(För introduktion till denna serie bloggtexter, se http://blog.perspectus.se/?p=693)
Ability to be in reflective contact with own thoughts, feelings and desires; having a realistic self-image and ability to regulate oneself.
What goes on inside a person has a considerable impact on that person’s potential for being effective when engaging with complex issues, especially in interaction with people with diverse perspectives and interests. Challenging situations evoke emotional and cognitive reactions. If a person is not capable of monitoring these reactions, the capacity for handling them in constructive ways is limited, and the person may act out emotions, defensive reactions and hasty judgments without really noticing that this is happening.
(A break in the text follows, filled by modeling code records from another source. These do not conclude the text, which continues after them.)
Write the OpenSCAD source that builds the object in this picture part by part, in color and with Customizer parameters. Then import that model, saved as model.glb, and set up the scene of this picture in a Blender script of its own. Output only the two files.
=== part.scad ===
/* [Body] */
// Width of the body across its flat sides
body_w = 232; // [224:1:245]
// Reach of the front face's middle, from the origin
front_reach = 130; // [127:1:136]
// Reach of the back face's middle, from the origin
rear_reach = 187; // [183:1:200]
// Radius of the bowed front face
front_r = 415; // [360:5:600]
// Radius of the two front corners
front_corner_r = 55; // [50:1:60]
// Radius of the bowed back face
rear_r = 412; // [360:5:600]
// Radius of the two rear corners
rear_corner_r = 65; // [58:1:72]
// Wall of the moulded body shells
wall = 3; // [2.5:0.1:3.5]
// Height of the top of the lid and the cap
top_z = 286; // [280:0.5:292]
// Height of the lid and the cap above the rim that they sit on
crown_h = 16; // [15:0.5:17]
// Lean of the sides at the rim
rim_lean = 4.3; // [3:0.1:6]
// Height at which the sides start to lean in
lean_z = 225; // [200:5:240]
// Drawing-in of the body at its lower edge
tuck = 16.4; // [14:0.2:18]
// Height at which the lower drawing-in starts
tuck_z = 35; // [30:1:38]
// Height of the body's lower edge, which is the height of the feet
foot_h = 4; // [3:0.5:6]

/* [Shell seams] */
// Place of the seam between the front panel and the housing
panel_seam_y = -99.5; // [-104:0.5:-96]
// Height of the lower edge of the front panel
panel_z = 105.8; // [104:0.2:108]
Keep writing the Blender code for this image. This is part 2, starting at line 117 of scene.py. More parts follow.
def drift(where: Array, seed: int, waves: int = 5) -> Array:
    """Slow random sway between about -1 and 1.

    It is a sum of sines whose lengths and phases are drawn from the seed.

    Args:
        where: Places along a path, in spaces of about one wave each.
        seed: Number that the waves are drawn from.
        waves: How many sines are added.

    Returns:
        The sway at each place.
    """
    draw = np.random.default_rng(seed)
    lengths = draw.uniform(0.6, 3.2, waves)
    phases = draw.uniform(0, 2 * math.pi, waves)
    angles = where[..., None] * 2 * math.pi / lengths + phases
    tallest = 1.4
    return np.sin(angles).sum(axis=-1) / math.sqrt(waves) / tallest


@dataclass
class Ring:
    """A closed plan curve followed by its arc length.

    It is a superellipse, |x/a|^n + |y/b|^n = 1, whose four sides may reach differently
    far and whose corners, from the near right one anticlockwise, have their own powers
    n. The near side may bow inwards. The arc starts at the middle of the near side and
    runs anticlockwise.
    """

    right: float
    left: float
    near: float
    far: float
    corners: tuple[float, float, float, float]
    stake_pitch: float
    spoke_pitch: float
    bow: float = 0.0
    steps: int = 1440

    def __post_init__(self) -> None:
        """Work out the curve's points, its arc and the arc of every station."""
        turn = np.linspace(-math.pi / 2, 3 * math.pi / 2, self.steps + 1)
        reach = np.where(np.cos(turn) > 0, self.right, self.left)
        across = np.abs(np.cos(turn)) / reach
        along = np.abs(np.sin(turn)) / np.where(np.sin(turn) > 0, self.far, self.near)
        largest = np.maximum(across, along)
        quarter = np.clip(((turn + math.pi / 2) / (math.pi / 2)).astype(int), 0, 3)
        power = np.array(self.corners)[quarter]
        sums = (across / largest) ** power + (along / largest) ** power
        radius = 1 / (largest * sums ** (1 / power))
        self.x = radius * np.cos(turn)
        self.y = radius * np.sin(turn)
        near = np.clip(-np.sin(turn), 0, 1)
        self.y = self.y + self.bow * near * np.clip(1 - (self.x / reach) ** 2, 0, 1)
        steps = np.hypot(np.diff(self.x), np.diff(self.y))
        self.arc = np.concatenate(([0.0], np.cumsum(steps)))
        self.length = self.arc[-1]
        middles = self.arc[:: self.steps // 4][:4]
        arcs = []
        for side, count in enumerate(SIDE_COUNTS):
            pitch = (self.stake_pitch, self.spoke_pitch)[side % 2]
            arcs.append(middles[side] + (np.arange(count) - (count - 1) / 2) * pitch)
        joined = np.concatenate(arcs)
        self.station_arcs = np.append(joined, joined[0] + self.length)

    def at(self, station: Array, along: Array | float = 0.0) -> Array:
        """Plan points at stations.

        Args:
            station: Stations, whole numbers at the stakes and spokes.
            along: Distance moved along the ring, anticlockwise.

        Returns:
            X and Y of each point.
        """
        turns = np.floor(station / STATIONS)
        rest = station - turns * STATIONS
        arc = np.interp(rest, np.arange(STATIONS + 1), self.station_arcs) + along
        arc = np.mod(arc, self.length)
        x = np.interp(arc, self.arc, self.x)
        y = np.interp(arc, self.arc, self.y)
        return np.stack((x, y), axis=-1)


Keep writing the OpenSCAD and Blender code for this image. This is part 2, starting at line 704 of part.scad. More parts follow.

Self-awareness involves being aware of emotional, cognitive, motivational and other internal psychological processes as they happen (or shortly afterwards). Being in touch with and understanding one’s own inner processes often leads to greater self-acceptance, less need to cling to an idealized self-image and therefore less need for psychological defense mechanisms. A well- developed capacity for self-awareness makes it possible to actively manage the relationship between internal (spontaneous) processes and the expectations and needs coupled to a particular role or function the person has.
Several formulations relating to the self were mentioned by survey respondents: self-reflection, self-care, self-acceptance, self-leadership, and personal integration of mind, body, soul. Self-awareness is closely linked to Presence, Humility, Integrity and Authenticity, Openness and Learning mindset.